Pour ma part, j’essaie de permettre le retour à un minimum de coopération et de coordination au sein de la filière laitière à l’échelon européen. C’est très difficile, car certains pays, et vous les avez cités, monsieur le sénateur, en particulier les pays du Nord, mais aussi l’Allemagne, considèrent que le marché, c’est le marché, et que chacun doit assumer sa part de responsabilités. Le problème est que, avec la fin des quotas laitiers, disparaîtront également les sanctions financières ; or elles limitent tout de même la capacité à conquérir des marchés.
Quelle stratégie allons-nous désormais mettre en place ? Je pense que la France a un atout : elle dispose de surfaces et de capacités fourragères que d’autres n’ont pas. Les exploitations les plus résistantes face à la crise, on le voit, sont celles dont l’autonomie fourragère est la plus importante. Nous devons donc renforcer la compétitivité de la filière laitière en organisant son autonomie fourragère, en utilisant pour cela nos surfaces et nos potentialités climatiques et saisonnières, lesquelles sont très intéressantes et importantes. Telle est la stratégie mise en place avec la création des groupements d’intérêt économique et environnemental dont nous avons discuté ici au Sénat lors de l’examen de la loi d’avenir pour l’agriculture, l’alimentation et la forêt.
Nous devons également faire évoluer les systèmes de contractualisation, en créant de nouveaux contrats, tripartites, associant la grande distribution. Les grandes entreprises laitières françaises, dont certaines sont les plus importantes du monde, utilisant la production laitière française et l’image de la France en Europe et dans le monde pour exporter des produits à haute valeur ajoutée, comme le fromage, les producteurs doivent bénéficier en retour de cette stratégie. C’est cela le sujet.
J’ai parfaitement conscience que le marché mondial a un effet sur le prix du lait. La baisse du prix de la poudre de lait par exemple a un impact sur une entreprise qui exporte 30 % de sa production – dans les grandes coopératives, le lait collecté est transformé soit en produit à haute valeur ajoutée, soit en produit à faible valeur ajoutée, comme la poudre de lait et le beurre – et donc sur le prix d’achat du lait au producteur.
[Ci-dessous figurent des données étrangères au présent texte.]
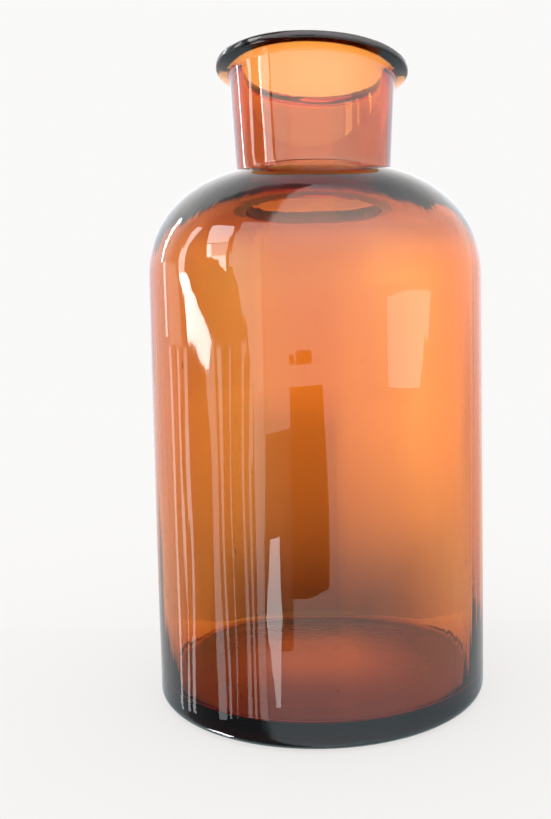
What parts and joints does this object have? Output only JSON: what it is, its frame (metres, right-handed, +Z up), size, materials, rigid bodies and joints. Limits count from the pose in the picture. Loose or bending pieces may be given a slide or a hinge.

J’ai rencontré voilà une semaine la Fédération nationale des producteurs de lait, la FNPL. Nous allons travailler à une évolution du système contractuel afin de garantir aux producteurs des durées de collecte du lait plus longues, ainsi qu’un niveau de prix. Le pire aujourd'hui pour un producteur laitier, c’est la volatilité des prix. Rendez-vous compte : l’an dernier, le prix de la tonne de lait était en moyenne de 365 euros, contre 307 ou 310 euros cette année, malgré toutes les mesures qui ont été prises pour gérer les prix. Les prix ont donc baissé de 25 % en une année ! C’est déstabilisant à la fois pour les producteurs et pour l’industrie. Il faut donc stabiliser les prix.
Puisqu’il n’est plus possible de jouer sur les quantités, compte tenu de la disparition des quotas laitiers, la France doit être capable de s’organiser en utilisant son potentiel fourrager et en faisant évoluer le système contractuel afin de garantir la collecte et une plus grande stabilité des prix. Telles sont les propositions que je ferai.
J’ai cet après-midi une réunion avec la filière bovine, qui rencontre les mêmes problèmes. En réponse, la stratégie pour cette filière est la même : il faut davantage stabiliser les prix et éviter les variations.
À nous de jouer, de nous organiser. Tel est l’enjeu des discussions qui se déroulent depuis déjà six mois et qui vont se poursuivre.